The Turning Shuffle was intended to further this mortification. In it, dance was reduced to footwork alone. Standing in their ranks, the laborers for the first part of the tune performed the "proper single shuffle" turning around twice in place. Haskell says that "in making one shuffle with each foot, they turned one eighth of a circle,"the brethren to the right and the sisters to the left. Those who were "limber jointed, would bend their knees in the exercise, till their fingers would almost or quite touch the floor." During the second half of the tune the laborers shuffled in their ranks, facing the singers. It was a very slow shuffle; in Haskell's manuscript all the thirty-one tunes for the Turning Shuffle are either 3/4 tunes performed at Shaker mode 2 or 3, or 6/8 tunes sung at mode I.

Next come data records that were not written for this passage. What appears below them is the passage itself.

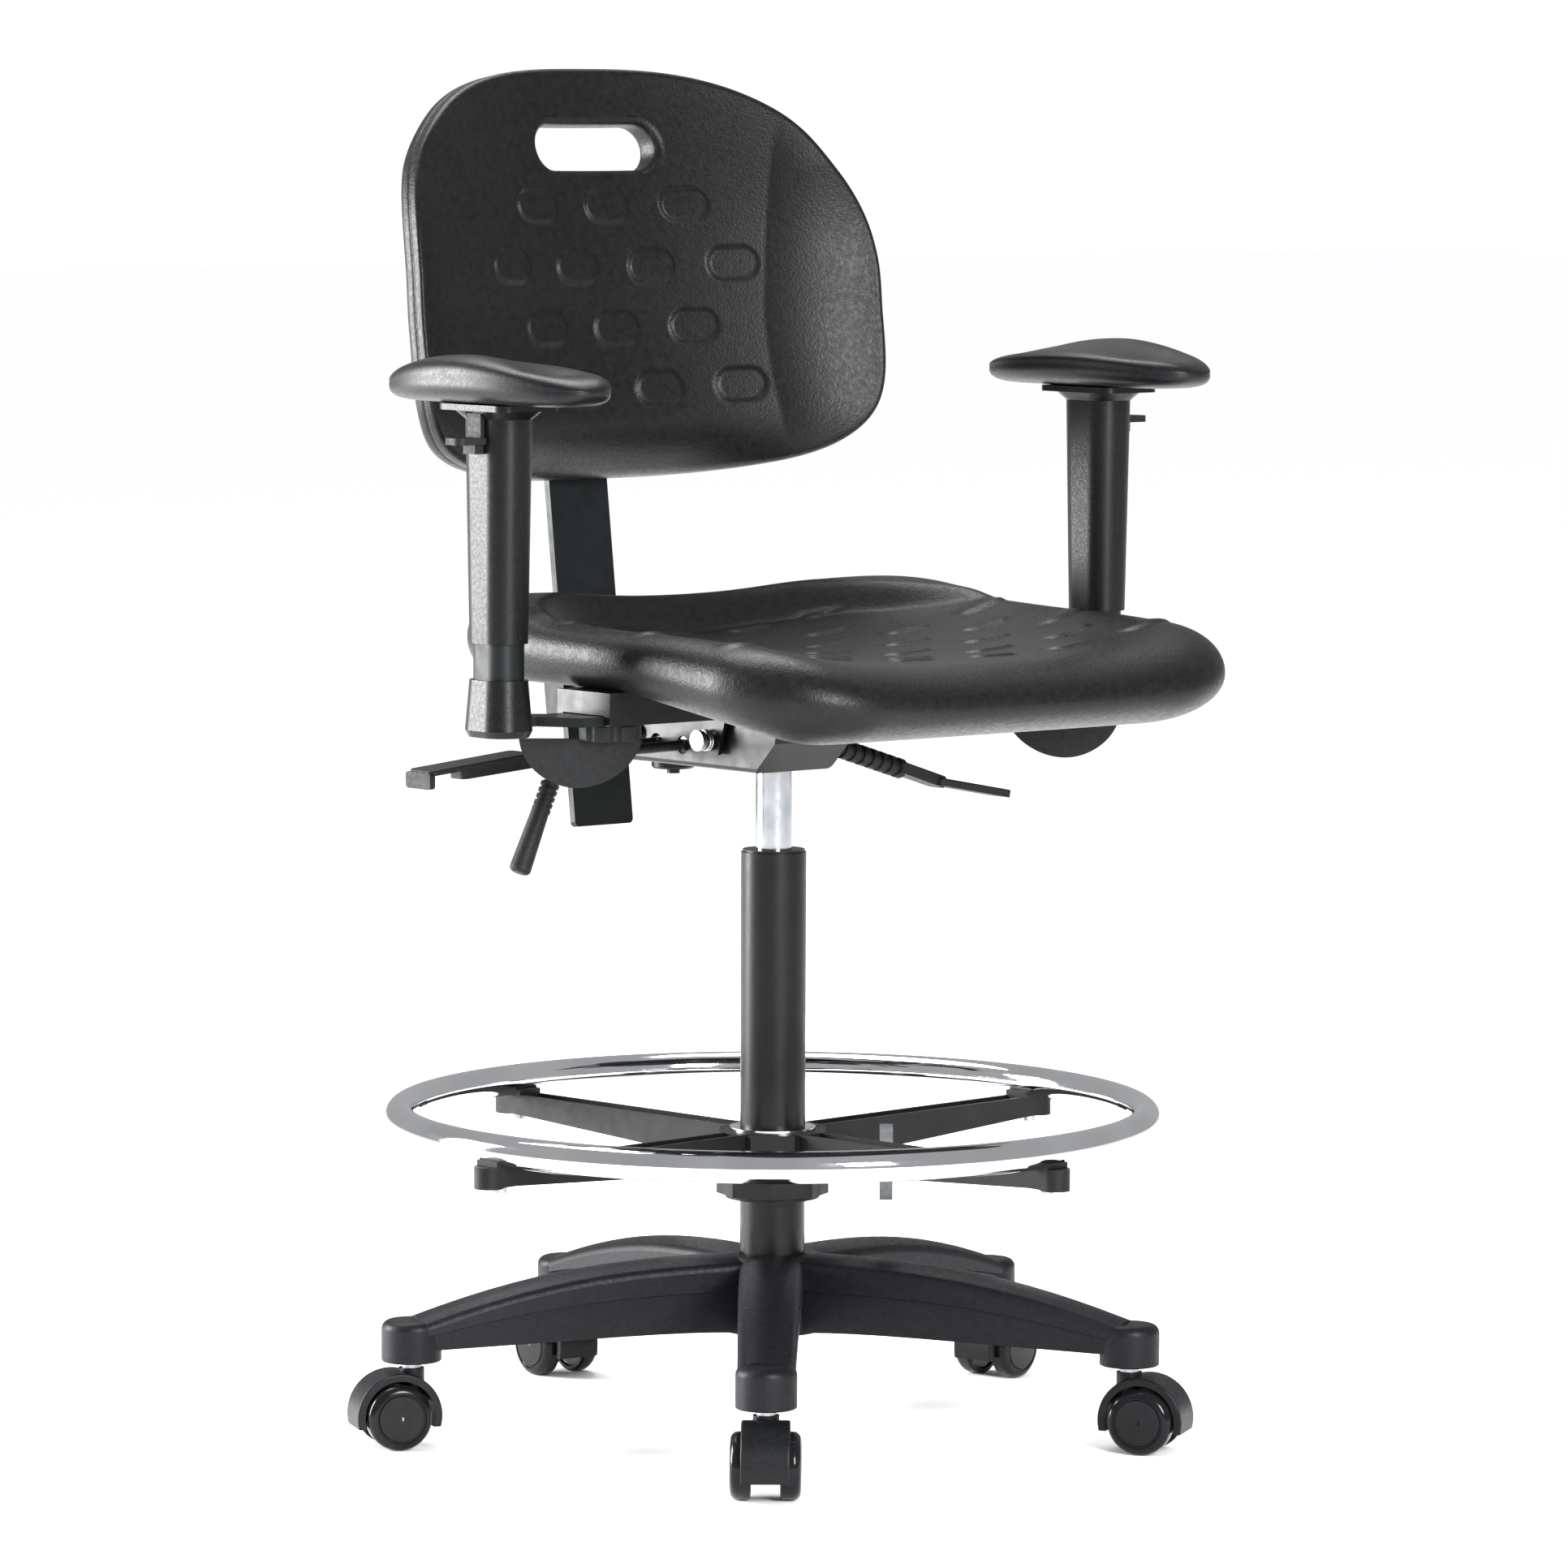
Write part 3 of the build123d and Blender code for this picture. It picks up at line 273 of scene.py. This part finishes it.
# ------------------------------------------------------------------ seat
SEAT_MIDDLE = 600.0      # height of the dish's middle
SEAT_CORNER = 92.0
SEAT_UNDER_REAR, SEAT_UNDER_FRONT = 583.0, 551.0
SEAT_AROUND = 520        # points round each ring
SIDE_REACH = 225.0       # distance from the middle at which a side has its full rise
SCALE_PITCH = (79.0, 47.2)
SCALE_FIRST_ROW, SCALE_ROWS = 84.0, 7
SCALE_HALF = (26.0, 14.0)
SCALE_HEIGHT = 2.3
WALL_FOOT, WALL_WRAP, WALL_WRAP_REACH = 90.0, 105.0, 215.0
WALL_WIDTH, WALL_RISE = 34.0, 33.0


def rear_wall(x, y):
    """Share, 0 to 1, of the wall round the dish's rear: an S-curve of the distance behind its foot.
    The foot is a horseshoe, a cubic in the distance from the middle, and the wall fades forward."""
    foot = WALL_FOOT - WALL_WRAP * np.clip(np.abs(x) / WALL_WRAP_REACH, 0, 1) ** 3
    return smooth(y - foot, 0, WALL_WIDTH) ** 0.8 * smooth(y, -75, 25)


def seat_top(x, y):
    """Height of the seat's top: the dish's floor, which rises a little towards the rear, sides
    that rise with the 1.5th power of the distance from the middle and steepen near the edge,
    the rear wall, and a low crown between the thighs."""
    floor = SEAT_MIDDLE + 8 * smooth(y, 0, 105)
    side = (23 + 5 * smooth(y, -110, 60)) * (np.abs(x) / SIDE_REACH) ** 1.5
    side = side + 7 * smooth(np.abs(x), 150, 222)
    rear = (WALL_RISE - 0.85 * side) * rear_wall(x, y)
    crown = 5 * smooth(-y, 120, 230) * np.exp(-(x / 70) ** 2)
    return floor + side + rear + crown


def seat_scales(x, y):
    """Height of the low scales on the seat, on a staggered lattice. Each is a stadium-shaped
    pillow times a ramp, so that it stands up at its front edge and sinks back into the surface
    behind. None is on the rear wall, and the two rear rows are shorter."""
    pitch_x, pitch_y = SCALE_PITCH
    row = np.clip(np.round((SCALE_FIRST_ROW - y) / pitch_y), 0, SCALE_ROWS - 1)
    shift = ((row + 1) % 2) * pitch_x / 2
    column_x = np.round((x - shift) / pitch_x) * pitch_x + shift
    row_y = SCALE_FIRST_ROW - row * pitch_y
    inside = np.abs(column_x) < np.where(row < 2, 1.6, 2.6) * pitch_x
    clear_of_wall = 1 - smooth(rear_wall(x, y), 0.0, 0.25)
    ramp = smooth(row_y + 12 - y, 0, 24)
    shape = ramp * pillow(x - column_x, y - row_y, *SCALE_HALF, 0.42)
    return SCALE_HEIGHT * inside * clear_of_wall * shape


def seat_under(y):
    """Height of the underside, lower towards the front."""
    return SEAT_UNDER_REAR + (SEAT_UNDER_FRONT - SEAT_UNDER_REAR) * smooth(-y, 60, 300)


def seat_surface(low, high):
    """Rings from the top's middle out over a bulging edge and back under to the middle. The plan
    is a rectangle with round corners, scaled towards its middle. The bulge is two quarter ellipses
    that meet at half height: the upper one goes out by the roll and down by the drop, the lower one
    back in by the tuck and down by the lift. Both are widest at the front."""
    half_x, half_y = high.x / MM, (high.y - low.y) / MM / 2
    centre = np.array([0, (high.y + low.y) / MM / 2])
    hub, normal = rounded_rectangle(half_x, half_y, SEAT_CORNER, SEAT_AROUND)
    rim = centre + hub + SEAT_CORNER * normal
    front = smooth(-rim[:, 1], 110, 290)
    roll, tuck = 34 + 28 * front, 30 + 42 * front
    rim_top, rim_under = seat_top(*rim.T), seat_under(rim[:, 1])
    drop = 0.52 * (rim_top - rim_under)
    lift = rim_top - rim_under - drop
    inner_top, inner_low = rim - roll[:, None] * normal, rim - tuck[:, None] * normal
    rings = []
    for share in np.linspace(0.012, 1, 136):
        plan = centre + share * (inner_top - centre)
        rings.append(np.column_stack([plan, seat_top(*plan.T) + seat_scales(*plan.T)]))
    for angle in np.linspace(0, math.pi / 2, 26)[1:]:
        plan = rim - (roll * (1 - math.sin(angle)))[:, None] * normal
        top = seat_top(*plan.T) + seat_scales(*plan.T)
        level = math.cos(angle) * top + (1 - math.cos(angle)) * rim_top
        rings.append(np.column_stack([plan, level - drop * (1 - math.cos(angle))]))
    for angle in np.linspace(0, math.pi / 2, 18)[1:]:
        plan = rim - (tuck * (1 - math.cos(angle)))[:, None] * normal
        rings.append(np.column_stack([plan, rim_under + lift * (1 - math.sin(angle))]))
    for share in np.linspace(1, 0.05, 24)[1:]:
        plan = centre + share * (inner_low - centre)
        outer_share = smooth(share, 0.55, 1)
        level = outer_share * rim_under + (1 - outer_share) * seat_under(plan[:, 1])
        rings.append(np.column_stack([plan, level]))
    first = [*centre, seat_top(*centre) + seat_scales(*centre)]
    last = [*centre, seat_under(centre[1])]
    return make_surface("seat_moulding", np.array(rings), first, last)


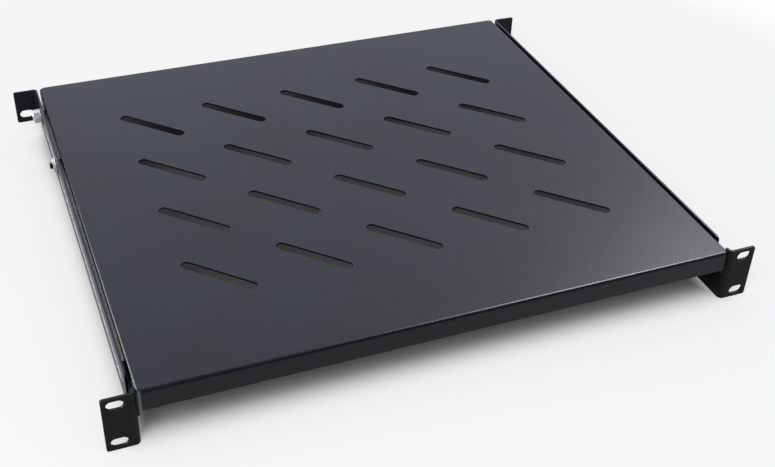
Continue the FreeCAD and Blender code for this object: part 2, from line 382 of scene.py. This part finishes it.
# --- Bolts --------------------------------------------------------------------------------------
# Four M6 hex bolts, their heads inside the tray and their threads pointing out at the sides.
# The rear pair is zinc-plated and the front pair is blackened.


def plated(name, dull, bright, rough):
    """Plated steel, a little cloudy, with the fine marks of handling."""
    plate, tree = new_finish(name)
    cloudy, clean, handling = 0.455, 0.65, 0.08
    place = step(tree, "ShaderNodeTexCoord").outputs["Object"]
    cloud = step(tree, "ShaderNodeTexNoise",
                 {"Vector": place, "Scale": 450, "Detail": 4}).outputs["Fac"]
    tone = step(tree, "ShaderNodeValToRGB", {"Fac": cloud})
    for stop, share, colour in zip(tone.color_ramp.elements, (cloudy, clean), (dull, bright)):
        stop.position = share
        stop.color = (*colour, 1)
    marks = step(tree, "ShaderNodeMapRange",
                 {"Value": cloud, "To Min": rough - handling, "To Max": rough + handling})
    feed(tree, tree.nodes["Principled BSDF"],
         {"Base Color": tone.outputs["Color"], "Roughness": marks.outputs["Result"], "Metallic": 1})
    return plate


def swung(tree, piece, angles):
    """Turns a piece of a tree about its axes."""
    return step(tree, "GeometryNodeTransform", {"Geometry": piece.outputs[0], "Rotation": angles})


zinc = plated("zinc_plate", dull=(0.66, 0.67, 0.68), bright=(0.90, 0.91, 0.91), rough=0.42)
oxide = plated("black_oxide", dull=(0.012, 0.012, 0.013), bright=(0.03, 0.03, 0.032), rough=0.4)
head_height, round_face = 0.004, 0.48
flats_up, to_the_side = math.pi / 6, (0, math.pi / 2, 0)

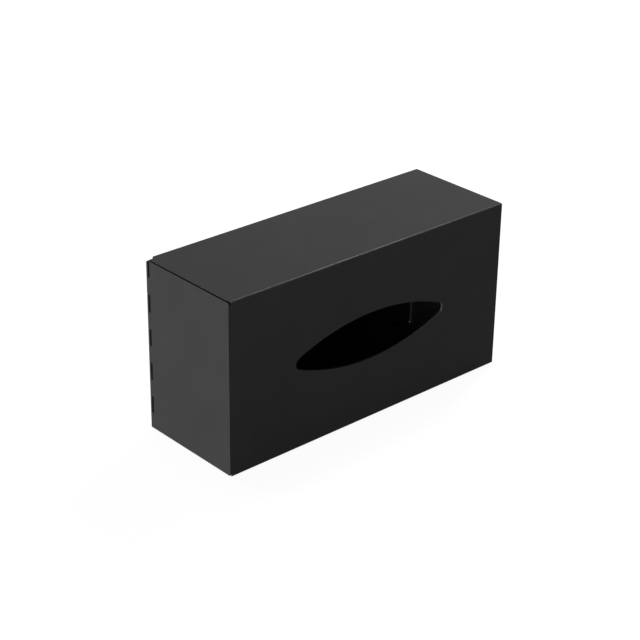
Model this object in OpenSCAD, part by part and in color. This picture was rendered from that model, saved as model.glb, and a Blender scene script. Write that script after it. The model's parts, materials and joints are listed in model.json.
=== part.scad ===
// Tissue box of folded sheet steel, standing on its long side. A cover with a lens-shaped
// opening holds a drawer that slides out to the left: the drawer front closes the left end,
// and the drawer base closes the back.
// X runs left to right, Y front to back, Z up. The origin is the middle of the footprint.

/* [Box] */
// Width of the box, left to right
box_w = 254; // [230:1:290]
// Depth of the box, front to back
box_d = 88; // [76:1:110]
// Height of the folded box, without its pads
box_h = 130; // [118:1:150]
// Thickness of the outer sheet
sheet_t = 1.5; // [1.2:0.1:1.8]
// Inner radius of the folds in the cover
fold_inner_r = 0.5; // [0.3:0.1:1.5]
// Outer radius of the folds, which are pressed sharp
fold_outer_r = 1; // [0.6:0.1:1.5]

/* [Opening] */
// Length of the tissue opening
opening_len = 139; // [110:1:160]
// Height of the tissue opening at its middle
opening_h = 36; // [26:1:50]
// Radius of the blunt ends of the opening
opening_end_r = 4.8; // [3:0.1:8]

/* [Seams] */
// Width of the open mitre between the drawer front and the long walls
long_seam_gap = 0.9; // [0.5:0.1:1.4]
// Width of the open mitre between the drawer front and the front wall
front_seam_gap = 0.4; // [0.1:0.1:1]
// Cut across the two front corners of the drawer front
plate_corner_cut = 1; // [0.5:0.1:2]
// Gap between the drawer base and the long walls
base_side_gap = 0.2; // [0.15:0.05:0.5]
// Gap between the drawer base and the end plate
base_end_gap = 1.1; // [0.6:0.1:2]
// Cut across the free corners of the drawer base
base_corner_cut = 1.2; // [1:0.1:4]
// Gap on each side of a finger in its notch
finger_gap = 0.1; // [0.05:0.05:0.3]
// Running gap of the runners in the guide rails
slide_gap = 0.4; // [0.3:0.05:0.5]
// Gap left where two pieces stop just short of each other
rest_gap = 0.3; // [0.2:0.05:0.5]

/* [Comb] */
// Number of equal segments along the drawer's rear corner
comb_segments = 10; // [6:2:14]
// Depth of the notches in the drawer front
notch_depth = 3.5; // [3:0.1:5]
// Length of the corner cut-out in the upper wall
corner_cut_len = 5.5; // [4:0.1:8]
// Depth of the corner cut-out in the upper wall
corner_cut_depth = 2.6; // [2:0.1:5]

/* [Slides] */
// Travel of the drawer
drawer_travel = 170; // [120:1:175]
// Thickness of the strip steel in rails, runners, stops and strike
strip_t = 1.2; // [1:0.1:1.4]
// Inner radius of the folds in the strip steel
strip_inner_r = 0.6; // [0.3:0.1:0.8]
// Height of the guide rails
rail_h = 7; // [6:0.5:9]
// Free space between the drawer base and a guide rail
rail_setback = 2.5; // [2:0.1:4]
// Distance from the box's left end to the rails
rail_left_margin = 9; // [7:0.5:14]
// Distance from the box's right end to the rails and runners
rail_right_margin = 27; // [24:0.5:34]
// Distance from the box's left end to the runners
runner_left_margin = 4; // [2:0.5:6]
// Height of the runner flange that is welded to the drawer base
runner_flange_h = 8; // [6:0.5:12]
// Space between a rail's free edge and the runner's web
web_gap = 0.8; // [0.5:0.1:1.5]
// Length of the stop lug at the end of each runner
lug_len = 10; // [6:0.5:14]
// Width of the stop lug and of the stop that catches it
lug_w = 7; // [5:0.5:10]
// Length of the stop's foot on the wall
stop_foot_len = 10; // [7:0.5:14]

/* [Catch] */
// Diameter of the catch magnet
magnet_d = 10; // [8:0.5:14]
// Thickness of the catch magnet
magnet_t = 3; // [2:0.5:4]
// Wall and floor of the magnet's steel cup
cup_wall = 1.3; // [1:0.1:2]
// Glue gap between the magnet and its cup
magnet_gap = 0.3; // [0.3:0.05:0.5]
// Height of the strike
strike_h = 16; // [12:0.5:24]
// Length of the strike's foot on the drawer base
strike_foot_len = 12; // [8:0.5:16]
// Distance from the upper wall to the middle of the catch
catch_drop = 30; // [26:0.5:45]
// Space between the drawer base and the magnet's cup
catch_setback = 3; // [2:0.5:6]

/* [Pads] */
// Diameter of the pads that the box stands on
pad_d = 12; // [8:0.5:16]
// Thickness of the pads
pad_t = 0.8; // [0.5:0.1:2]
// Distance from the box's ends to the middle of a pad
pad_inset_x = 20; // [14:0.5:40]
// Distance from the box's front and back to the middle of a pad
pad_inset_y = 15; // [12:0.5:22]

/* [Hidden] */
$fn = 96;

// The outer planes of the box
left_x = -box_w / 2;
right_x = box_w / 2;
front_y = -box_d / 2;
back_y = box_d / 2;
low_z = pad_t;
high_z = pad_t + box_h;
mid_z = (low_z + high_z) / 2;

// Every cut runs past the sheet by one sheet thickness
overrun = sheet_t;
// Each mitre's set-back along its two faces
long_seam_set = long_seam_gap / sqrt(2);
front_seam_set = front_seam_gap / sqrt(2);

// The opening is two large arcs that run smoothly into the two end arcs
opening_a = opening_len / 2;
opening_b = opening_h / 2;
opening_arc_r = (opening_a * opening_a - 2 * opening_a * opening_end_r + opening_b * opening_b)
    / (2 * (opening_b - opening_end_r));
opening_end_x = opening_a - opening_end_r;
opening_join_x = opening_end_x * opening_arc_r / (opening_arc_r - opening_end_r);

// The comb: segments are counted from the top, and every even one is a notch with a finger
segment_h = box_h / comb_segments;
base_inner_y = back_y - sheet_t;
base_low_z = low_z + sheet_t + base_side_gap;
base_high_z = high_z - sheet_t - base_side_gap;
base_left_x = left_x + sheet_t;
base_right_x = right_x - sheet_t - base_end_gap;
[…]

In the latter part of 1796 Father Joseph discontinued all exercises in the meetings, and when they were reintroduced a year and a half later, the Turning Shuffle was apparently not revived. Prior to this the Enfield ministry had made the Turning Shuffle a little less difficult by "hastening the speed to nearly twice as fast" and teaching the sisters a ?half shuffle." But at Lebanon from 1793 until the cessation of exercises in 1796 the laboring was a "heavy shuffle" which grew slower and slower "until it became almost impossible to exercise it at all." Calvin Green said, "I scarcely ever felt so distressing a cross as to attempt it."
The opening phrase of the tune of the ballad "One Morning in May" or "The Nightingale" probably was the seed from which this Enfield dance tune grew.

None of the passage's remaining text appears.